_What is asked_.
Output every line of the data exactly as it appears.

** Begin **

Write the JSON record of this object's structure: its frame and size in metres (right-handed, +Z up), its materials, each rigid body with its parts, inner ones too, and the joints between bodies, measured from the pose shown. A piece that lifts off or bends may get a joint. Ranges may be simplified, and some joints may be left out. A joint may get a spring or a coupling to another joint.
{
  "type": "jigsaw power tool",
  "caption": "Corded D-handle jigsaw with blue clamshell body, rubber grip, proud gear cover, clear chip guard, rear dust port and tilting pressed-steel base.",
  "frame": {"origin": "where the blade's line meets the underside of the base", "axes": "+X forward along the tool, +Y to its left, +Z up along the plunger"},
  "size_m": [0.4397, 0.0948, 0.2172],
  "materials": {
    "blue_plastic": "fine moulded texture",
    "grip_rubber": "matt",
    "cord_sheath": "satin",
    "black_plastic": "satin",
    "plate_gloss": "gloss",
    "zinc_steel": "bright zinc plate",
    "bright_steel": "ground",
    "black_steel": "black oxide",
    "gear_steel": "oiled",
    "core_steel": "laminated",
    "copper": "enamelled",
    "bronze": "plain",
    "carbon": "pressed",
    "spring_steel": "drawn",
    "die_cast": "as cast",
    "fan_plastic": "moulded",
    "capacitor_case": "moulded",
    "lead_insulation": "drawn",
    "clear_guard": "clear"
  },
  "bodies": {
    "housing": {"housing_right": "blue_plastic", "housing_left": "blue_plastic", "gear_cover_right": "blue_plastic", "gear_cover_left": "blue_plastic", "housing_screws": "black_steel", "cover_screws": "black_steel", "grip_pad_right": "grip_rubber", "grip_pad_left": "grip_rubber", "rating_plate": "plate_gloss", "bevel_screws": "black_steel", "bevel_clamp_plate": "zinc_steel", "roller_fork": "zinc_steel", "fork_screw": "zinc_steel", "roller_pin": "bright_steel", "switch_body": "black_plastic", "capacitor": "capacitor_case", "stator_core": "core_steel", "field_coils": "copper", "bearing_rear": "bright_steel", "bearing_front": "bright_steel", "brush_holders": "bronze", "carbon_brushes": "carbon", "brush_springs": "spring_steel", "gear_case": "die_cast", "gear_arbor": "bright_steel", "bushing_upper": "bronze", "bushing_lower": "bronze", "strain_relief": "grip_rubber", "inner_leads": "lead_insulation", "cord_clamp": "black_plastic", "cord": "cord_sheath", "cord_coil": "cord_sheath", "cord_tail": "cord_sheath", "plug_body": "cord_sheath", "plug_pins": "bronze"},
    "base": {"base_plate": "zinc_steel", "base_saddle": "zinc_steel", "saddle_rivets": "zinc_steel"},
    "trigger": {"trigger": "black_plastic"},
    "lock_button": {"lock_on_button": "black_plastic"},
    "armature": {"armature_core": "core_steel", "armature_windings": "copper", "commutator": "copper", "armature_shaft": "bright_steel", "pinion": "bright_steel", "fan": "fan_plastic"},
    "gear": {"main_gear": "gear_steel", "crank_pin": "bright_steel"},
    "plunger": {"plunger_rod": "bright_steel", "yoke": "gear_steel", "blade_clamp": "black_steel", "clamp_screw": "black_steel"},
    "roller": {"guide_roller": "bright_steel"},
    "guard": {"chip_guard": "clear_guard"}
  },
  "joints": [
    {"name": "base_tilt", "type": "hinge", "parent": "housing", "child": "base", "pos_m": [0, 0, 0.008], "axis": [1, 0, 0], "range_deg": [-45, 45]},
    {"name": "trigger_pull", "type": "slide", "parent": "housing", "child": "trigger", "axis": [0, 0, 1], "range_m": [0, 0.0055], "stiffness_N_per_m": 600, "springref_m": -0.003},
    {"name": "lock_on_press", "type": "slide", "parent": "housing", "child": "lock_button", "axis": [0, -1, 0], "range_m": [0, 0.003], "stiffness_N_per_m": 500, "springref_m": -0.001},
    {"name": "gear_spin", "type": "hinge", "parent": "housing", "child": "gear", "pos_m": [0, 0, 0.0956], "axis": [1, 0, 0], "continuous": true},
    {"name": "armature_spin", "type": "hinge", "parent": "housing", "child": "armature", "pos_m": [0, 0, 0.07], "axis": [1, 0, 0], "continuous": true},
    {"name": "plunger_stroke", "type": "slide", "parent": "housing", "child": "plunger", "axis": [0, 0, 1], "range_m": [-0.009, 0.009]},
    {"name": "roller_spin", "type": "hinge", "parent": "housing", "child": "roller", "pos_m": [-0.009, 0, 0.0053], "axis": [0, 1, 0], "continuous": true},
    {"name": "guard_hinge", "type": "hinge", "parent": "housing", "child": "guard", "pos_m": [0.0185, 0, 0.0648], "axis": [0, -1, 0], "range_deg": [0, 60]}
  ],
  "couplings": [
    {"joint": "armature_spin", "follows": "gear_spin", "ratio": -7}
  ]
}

** End **

_Result for this task_.
Write the JSON record of this object's structure: its frame and size in metres (right-handed, +Z up), its materials, each rigid body with its parts, inner ones too, and the joints between bodies, measured from the pose shown. A piece that lifts off or bends may get a joint. Ranges may be simplified, and some joints may be left out. A joint may get a spring or a coupling to another joint.
{
  "type": "jigsaw power tool",
  "caption": "Corded D-handle jigsaw with blue clamshell body, rubber grip, proud gear cover, clear chip guard, rear dust port and tilting pressed-steel base.",
  "frame": {"origin": "where the blade's line meets the underside of the base", "axes": "+X forward along the tool, +Y to its left, +Z up along the plunger"},
  "size_m": [0.4397, 0.0948, 0.2172],
  "materials": {
    "blue_plastic": "fine moulded texture",
    "grip_rubber": "matt",
    "cord_sheath": "satin",
    "black_plastic": "satin",
    "plate_gloss": "gloss",
    "zinc_steel": "bright zinc plate",
    "bright_steel": "ground",
    "black_steel": "black oxide",
    "gear_steel": "oiled",
    "core_steel": "laminated",
    "copper": "enamelled",
    "bronze": "plain",
    "carbon": "pressed",
    "spring_steel": "drawn",
    "die_cast": "as cast",
    "fan_plastic": "moulded",
    "capacitor_case": "moulded",
    "lead_insulation": "drawn",
    "clear_guard": "clear"
  },
  "bodies": {
    "housing": {"housing_right": "blue_plastic", "housing_left": "blue_plastic", "gear_cover_right": "blue_plastic", "gear_cover_left": "blue_plastic", "housing_screws": "black_steel", "cover_screws": "black_steel", "grip_pad_right": "grip_rubber", "grip_pad_left": "grip_rubber", "rating_plate": "plate_gloss", "bevel_screws": "black_steel", "bevel_clamp_plate": "zinc_steel", "roller_fork": "zinc_steel", "fork_screw": "zinc_steel", "roller_pin": "bright_steel", "switch_body": "black_plastic", "capacitor": "capacitor_case", "stator_core": "core_steel", "field_coils": "copper", "bearing_rear": "bright_steel", "bearing_front": "bright_steel", "brush_holders": "bronze", "carbon_brushes": "carbon", "brush_springs": "spring_steel", "gear_case": "die_cast", "gear_arbor": "bright_steel", "bushing_upper": "bronze", "bushing_lower": "bronze", "strain_relief": "grip_rubber", "inner_leads": "lead_insulation", "cord_clamp": "black_plastic", "cord": "cord_sheath", "cord_coil": "cord_sheath", "cord_tail": "cord_sheath", "plug_body": "cord_sheath", "plug_pins": "bronze"},
    "base": {"base_plate": "zinc_steel", "base_saddle": "zinc_steel", "saddle_rivets": "zinc_steel"},
    "trigger": {"trigger": "black_plastic"},
    "lock_button": {"lock_on_button": "black_plastic"},
    "armature": {"armature_core": "core_steel", "armature_windings": "copper", "commutator": "copper", "armature_shaft": "bright_steel", "pinion": "bright_steel", "fan": "fan_plastic"},
    "gear": {"main_gear": "gear_steel", "crank_pin": "bright_steel"},
    "plunger": {"plunger_rod": "bright_steel", "yoke": "gear_steel", "blade_clamp": "black_steel", "clamp_screw": "black_steel"},
    "roller": {"guide_roller": "bright_steel"},
    "guard": {"chip_guard": "clear_guard"}
  },
  "joints": [
    {"name": "base_tilt", "type": "hinge", "parent": "housing", "child": "base", "pos_m": [0, 0, 0.008], "axis": [1, 0, 0], "range_deg": [-45, 45]},
    {"name": "trigger_pull", "type": "slide", "parent": "housing", "child": "trigger", "axis": [0, 0, 1], "range_m": [0, 0.0055], "stiffness_N_per_m": 600, "springref_m": -0.003},
    {"name": "lock_on_press", "type": "slide", "parent": "housing", "child": "lock_button", "axis": [0, -1, 0], "range_m": [0, 0.003], "stiffness_N_per_m": 500, "springref_m": -0.001},
    {"name": "gear_spin", "type": "hinge", "parent": "housing", "child": "gear", "pos_m": [0, 0, 0.0956], "axis": [1, 0, 0], "continuous": true},
    {"name": "armature_spin", "type": "hinge", "parent": "housing", "child": "armature", "pos_m": [0, 0, 0.07], "axis": [1, 0, 0], "continuous": true},
    {"name": "plunger_stroke", "type": "slide", "parent": "housing", "child": "plunger", "axis": [0, 0, 1], "range_m": [-0.009, 0.009]},
    {"name": "roller_spin", "type": "hinge", "parent": "housing", "child": "roller", "pos_m": [-0.009, 0, 0.0053], "axis": [0, 1, 0], "continuous": true},
    {"name": "guard_hinge", "type": "hinge", "parent": "housing", "child": "guard", "pos_m": [0.0185, 0, 0.0648], "axis": [0, -1, 0], "range_deg": [0, 60]}
  ],
  "couplings": [
    {"joint": "armature_spin", "follows": "gear_spin", "ratio": -7}
  ]
}